The season before, when Chelsea won the title, again one of their centre-backs scored more than any of Liverpool’s centre-midfielders, Gary Cahill (6). Wing-back Marcos Alonso has 13 goals in the last two seasons – more than all Liverpool’s full-backs during the same period.
The issue, you could argue, isn’t restricted to non-goalscoring midfielders, but also to the whole of the rest of the team not contributing. Most title-winning sides have a goalscoring centre-back who provides half a dozen goals, usually off set-pieces.
In 2013/14, Martin Skrtel scored seven league goals. That kind of output from Virgil van Dijk, Dejan Lovren, Joe Gomez and Joel Matip, even between them, would be welcome this season and go some way to relieving the pressure on the front three.
Regardless of the lack of goals from elsewhere, it doesn’t mean that the lack of goals from midfield isn’t an issue, it is!
The signings and solutions
While this is all quite worrying, what’s pleasing is that Klopp has definitely identified the issue – again, why else did he want three new midfielders in the summer!
And that’s backed up when you looked at Fabinho, Keita and Fekir’s goals in the last two seasons.
Fabinho, despite being a holding midfielder, scored seven (three of them penalties) in the league last season and nine (seven pens) the season before.
Keita hit five last season, eight the season before. So again, more than any Liverpool midfielder in that time.
Fekir, well he scored 18 in Ligue 1 last season and nine the year before. Numbers no Liverpool midfielder has got close to since Steven Gerrard departed.
Liverpool added another player who could become a solution; Xherdan Shaqiri. It was claimed that he was not a backup signing for Fekir, but he may need to become one to solve the issue herein.
Despite the Swiss international never actually playing in a midfield three before, he could be developed in a similar way Oxlade-Chamberlain was, to be the attacking one of the three.
Shaqiri clearly has an eye for goal, with eight last season for relegated Stoke, but it’s whether he can do the work off the ball that Klopp demands – as we saw when he was subbed at half-time despite an impressive 45 minutes as the No.10 against Southampton.
Arguably, that 45 minutes was the most threatening Liverpool have looked this season, with the opponents not simply having the front three to contend with. It left Southampton chasing shadows in the manner we’re more accustomed to.
The problem with the current midfielders isn’t just their lack of goals, but also their lack of assists, and indeed even their lack of attacking impetus – with just 22 touches inside the opponents’ penalty box between Liverpool’s midfielders in the last SIX games.
When your midfielders are touching the ball, on average, less than four times between them in the opponents’ penalty area, it becomes far easier for opponents to focus on the other threat – the front three – and nullify them.
One player we’ve not mentioned much here is Adam Lallana, who scored eight goals in 2016/17 after being converted into a centre-midfield role.
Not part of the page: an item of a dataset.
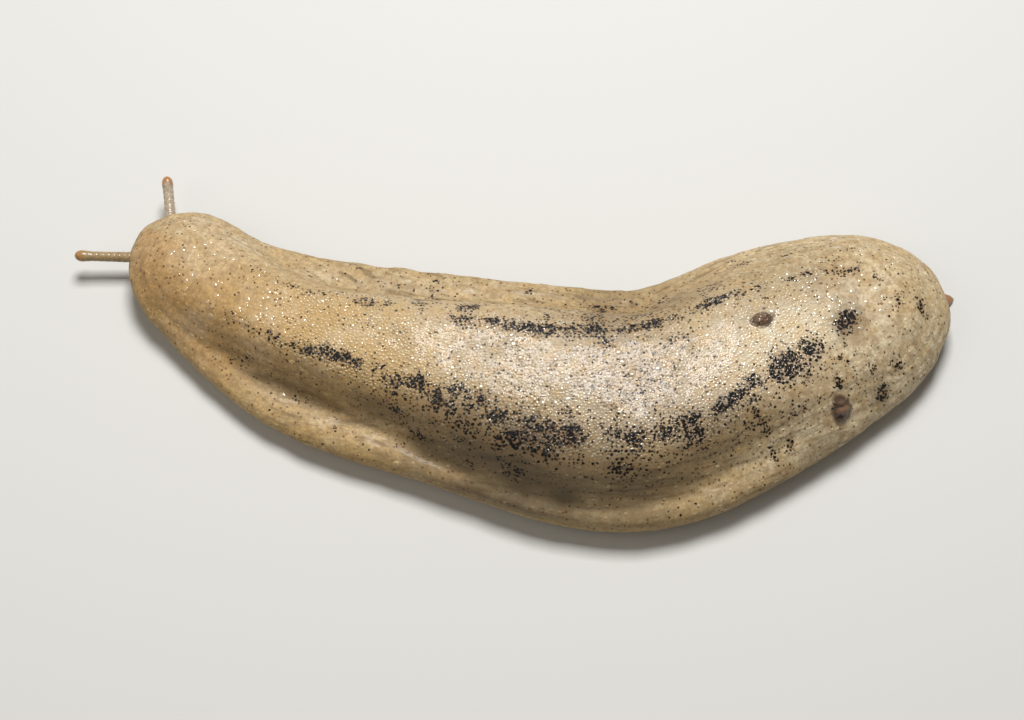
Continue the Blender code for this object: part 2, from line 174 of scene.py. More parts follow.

He’s probably not the solution going forward, but he does at least make third-man runs and get into the penalty box.
Fekir, it seems, was the solution, but it didn’t happen and now Klopp must use this current international break to come up with a system that gets his midfield supporting the attack more, therefore forcing opponents to have more to worry about when defending.
Whether that is changing to 4231 to play Shaqiri in the No.10 role, bringing in Fabinho, or carving Keita into the ‘Oxlade role’, a solution is needed.
Quite simply, if Liverpool are to challenge for the title this season, or ever to win it, they are going to need a lot more from their midfield. Klopp knows it, Klopp wants it. Hopefully he gets it.